The Liberal Party declined to nominate a candidate for the by-election.

==How-to-vote cards==

How-to-vote cards are distributed to voters at polling stations to provide information about how the candidate suggests preferences be allocated. Candidates and parties suggesting preferences are shown in each column of the table below. The Sex Party released a card with two preferences allocated, one favoring Labor and the other favoring the Greens. The Greens ran an open card at this by-election.

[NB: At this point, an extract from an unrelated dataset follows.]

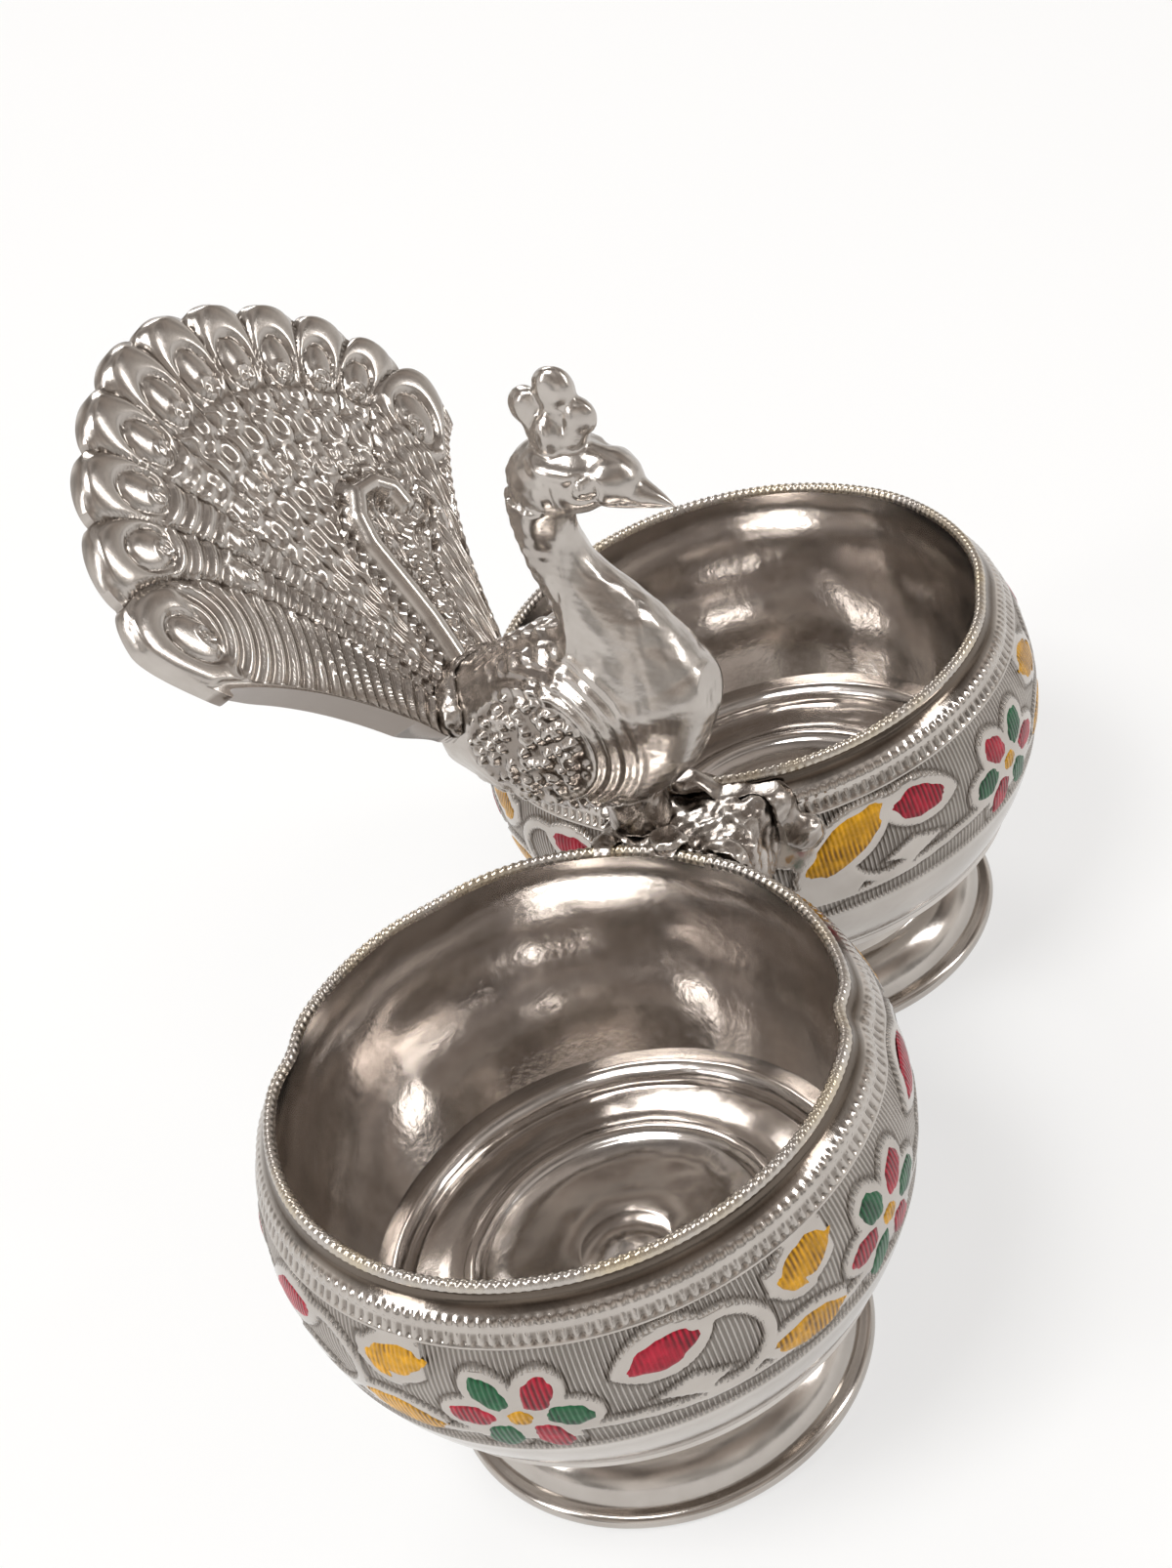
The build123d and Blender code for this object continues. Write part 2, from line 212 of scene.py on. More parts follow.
def move_vertices(piece, places):
    flat = np.ascontiguousarray(places * MM, dtype=np.float32).reshape(-1)
    piece.data.vertices.foreach_set("co", flat)
    piece.data.update()


def vertex_normals(piece):
    flat = np.empty(len(piece.data.vertices) * 3, dtype=np.float32)
    piece.data.vertices.foreach_get("normal", flat)
    return flat.reshape(-1, 3).astype(np.float64)


def mark(piece, name, values):
    """Stores one number per vertex for the materials to read."""
    layer = piece.data.attributes.new(name, "FLOAT", "POINT")
    layer.data.foreach_set("value", np.ascontiguousarray(values, dtype=np.float32))


def new_mesh(name, places, edges=(), faces=()):
    mesh = bpy.data.meshes.new(name)
    mesh.from_pydata([tuple(p) for p in np.asarray(places) * MM], list(edges), list(faces))
    piece = bpy.data.objects.new(name, mesh)
    bpy.context.scene.collection.objects.link(piece)
    return piece


def finish_piece(piece, material, slot, *nodes):
    piece.data.materials.clear()
    piece.data.materials.append(material)
    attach(piece, "root")
    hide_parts(*nodes)


def smooth_shade(piece, angle=60):
    activate(piece)
    bpy.ops.object.shade_smooth_by_angle(angle=radians(angle))


def spin_profile(name, profile, steps):
    """Spins a closed outline of (radius, height), in millimetres, about the Z axis."""
    points = [(r, 0.0, z) for r, z in profile]
    count = len(points)
    piece = new_mesh(name, points, edges=[(i, (i + 1) % count) for i in range(count)])
    activate(piece)
    bpy.ops.object.modifier_add(type="SCREW")
    spin = piece.modifiers[-1]
    spin.angle = 2 * pi
    spin.axis = "Z"
    spin.steps = steps
    spin.render_steps = steps
    spin.use_merge_vertices = True
    spin.merge_threshold = 2e-6
    bpy.ops.object.modifier_apply(modifier=spin.name)
    tidy_normals(piece)
    return piece


def tidy_normals(piece):
    activate(piece)
    bpy.ops.object.mode_set(mode="EDIT")
    bpy.ops.mesh.select_all(action="SELECT")
    bpy.ops.mesh.remove_doubles(threshold=2e-6)
    bpy.ops.mesh.normals_make_consistent(inside=False)
    bpy.ops.object.mode_set(mode="OBJECT")


def arc(start, end, bulge, count):
    """Points of an arc from start to end that bows by bulge to the left of the run."""
    start, end = np.array(start, float), np.array(end, float)
    chord = end - start
    length = np.linalg.norm(chord)
    side = np.array([-chord[1], chord[0]]) / length
    radius = (length * length / 4 + bulge * bulge) / (2 * abs(bulge))
    half = acos(max(-1.0, min(1.0, (radius - abs(bulge)) / radius)))
    turns = np.linspace(-half, half, count)
    along = radius * np.sin(turns)
    rise = radius * (np.cos(turns) - cos(half)) * np.sign(bulge)
    middle = (start + end) / 2
    unit = chord / length
    return [tuple(middle + unit * a + side * b) for a, b in zip(along, rise)]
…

|  | Sex |  | Greens | Vo | Singh | Family First | Linaker | Labor | DLP |
| Sex | 1 | 1 |  | 8 | 5 | 7 | 7 | 3 | 7 |
| Greens | 3 | 2 | 1 | 6 | 7 | 8 | 8 | 4 | 8 |
| Vo | 4 | 4 |  | 1 | 4 | 3 | 2 | 5 | 3 |
| Singh | 5 | 5 | 7 | 1 | 5 | 5 | 6 | 4 |
| Family First | 7 | 7 | 3 | 2 | 1 | 3 | 7 | 2 |
| Linaker | 6 | 6 | 2 | 8 | 4 | 1 | 8 | 5 |
| Labor | 2 | 3 | 5 | 6 | 6 | 6 | 1 | 6 |
| DLP | 8 | 8 | 4 | 3 | 2 | 4 | 2 | 1 |

==Results==

Lyndhurst state by-election, 2013
| Party |  | Candidate | Votes | % | ±% |
|  | Labor | Martin Pakula | 12,899 | 41.0 | –14.5 |
|  | Family First | Stephen Nowland | 4,454 | 14.1 | +9.3 |
|  | Democratic Labour | Geraldine Gonsalvez | 3,467 | 11.0 | +9.8 |
|  | Independent | Hung Vo | 3,070 | 9.7 | +6.2 |
|  | Greens | Nina Springle | 2,960 | 9.4 | +3.3 |
|  | Sex Party | Martin Leahy | 2,635 | 8.4 | +8.4 |
|  | Independent | David Linaker | 1,370 | 4.4 | +4.4 |
|  | Independent | Bobby Singh | 639 | 2.0 | +2.0 |
| Total formal votes |  |  | 31,494 | 90.5 | –2.4 |
| Informal votes |  |  | 3,288 | 9.5 | +2.4 |
| Turnout |  |  | 34,782 | 80.1 | −12.4 |
Two-candidate-preferred result
|  | Labor | Martin Pakula | 17,961 | 57.0 | –6.9 |
|  | Family First | Stephen Nowland | 13,533 | 43.0 | +43.0 |
|  | Labor hold |  | Swing | N/A |  |

The results are final. Pre-poll and postal votes were included on election night upon which media outlets called the by-election for Labor. The full preference distribution occurred on 1 May.